SOBRE A REGIONALIZAÇÃO EM CABO VERDE
OS LIMITES DA "REGIÃO NATURAL"
Conforme temos vindo a tentar clarificar, "região" é o espaço geográfico caracterizado por condicionalismos mesológicos e biológicos, imbuídos de realidades culturais, sociais e económicas resultantes da humanização do território. Sem grande esforço, concluiremos assim que cada ilha de Cabo Verde é uma "região natural". Com diferenças de características biofísicas e de potencialidades de desenvolvimento, a descontinuidade territorial foi determinante na construção de fisionomias específicas que em cada uma se foram moldando ao longo de séculos. Até a língua comum (o crioulo) ganhou nuances próprias em cada uma delas, mais ou menos significativas conforme os grupos a que pertencem e a distância relativa entre elas.
De igual modo, surpreende a deturpação malsã de que a intenção implícita num determinado modelo de regionalização, a que aludi no meu último artigo, é querer apropriar-se do que ao Estado compete em matéria de política externa, quando o que eu quis apenas dizer é que, no âmbito estrito dos projectos de desenvolvimento regional, a região, como parceira interessada, deverá ter margem de acção para intervir na negociação de acordos que lhe digam directamente respeito.
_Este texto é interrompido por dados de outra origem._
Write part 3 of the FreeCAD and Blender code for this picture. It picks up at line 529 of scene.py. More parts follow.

Ou seja, com a margem que lhe for conferida em quadro jurídico-constitucional próprio, e sem implicar, naturalmente, com as atribuições e competências do Governo Central em matéria de política externa.
Enganam-se os que nos acusam de ter como único móbil a reabilitação da ilha de S. Vicente, de a querer como uma réplica barlaventista da Praia concentracionária, para nela se polarizar uma hegemonia sobre as que lhe estão próximas, anulando-as e deixando-as pousadas na sua estagnação. Não é isso que subjaz ao nosso pensamento sobre regionalização, embora na forma da sua concretização haja diferenças de ponto de vista, uns que entendem ser a solução correcta a ilha-região e outros o agrupamento de ilhas. Respeito todas as opiniões, mas não vejo que possa ter qualquer viabilidade a ilha-região, por tudo o que procurei cartografar no meu último artigo: exiguidade territorial, demográfica e socioeconómica.
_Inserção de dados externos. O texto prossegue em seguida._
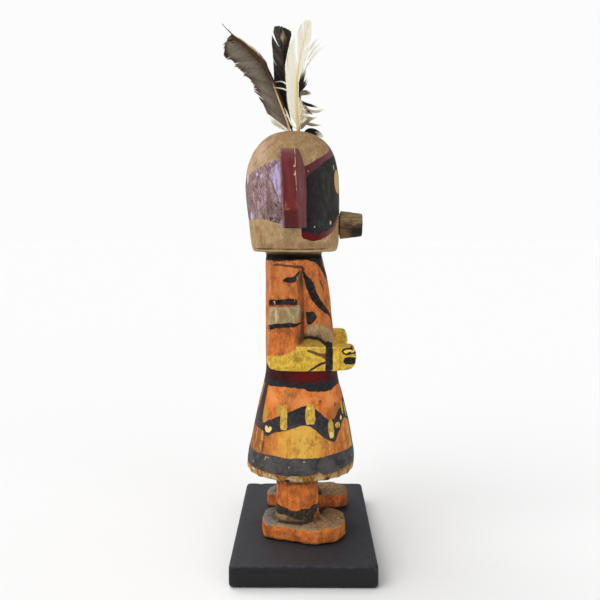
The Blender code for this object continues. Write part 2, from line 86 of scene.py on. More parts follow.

Os que defendem esse modelo avocam, ou pelo menos insinuam, o risco de uma possível pretensão hegemónica de S. Vicente. Mas quem envereda por essa suspeição, rejeitando a possibilidade de agrupamento de ilhas, pode, quiçá involuntariamente,
estar a admitir a latência de um fenómeno susceptível de trazer à colação um dos inconvenientes ou riscos do processo de regionalização: o caciquismo. Talvez não propriamente um caciquismo no estrito sentido da palavra, mas, diria antes, um "nativismo" exagerado radicado nesta ou naquela ilha e protagonizado por esta ou aquela figura pública, que pode simplesmente ser larvar ou meramente conjuntural, mas suficiente para ameaçar a pré-disposição para uma associação natural e salutar entre ilhas, única condição que entendo favorável a uma verdadeira regionalização.
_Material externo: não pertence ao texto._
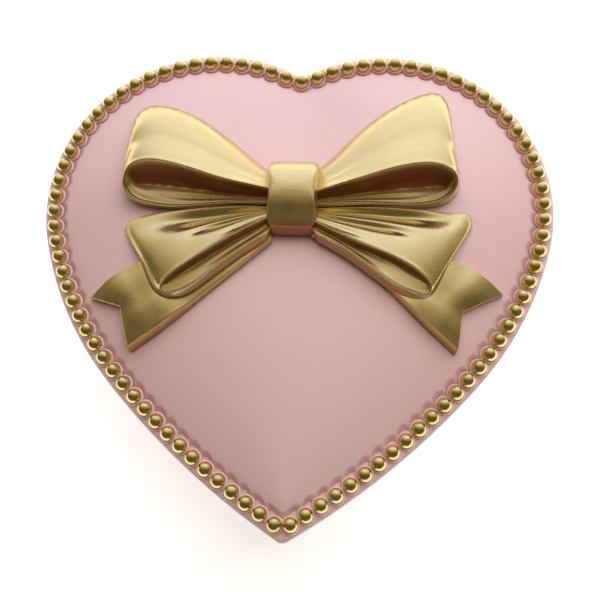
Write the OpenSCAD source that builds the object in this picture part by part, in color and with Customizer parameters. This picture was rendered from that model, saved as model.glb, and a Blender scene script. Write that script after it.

Mas essa visão pessimista, que pode até ser reflexo de uma mera introspecção pessoal, não faz sentido quando constatamos que há mais políticos oriundos de S. Antão ou outras ilhas com mandatos representativos de S. Vicente do que cidadãos nados e criados nesta ilha. De resto, é consabido que grande parte da população mindelense é originária das ilhas vizinhas ou descende de famílias nelas nascidas. Portanto, acho descabido semelhante argumento. Existe uma contiguidade histórica e bio-psíquica entre as 3 primeiras ilhas do Barlavento, suficiente para anular o caldo de qualquer cultura divisionista que se queira levar ao lume. Quem não se lembra do acolhimento fraterno que a ilha de S. Vicente dispensou a pessoas das ilhas vizinhas em alturas críticas da fome, sobretudo na década de 1940?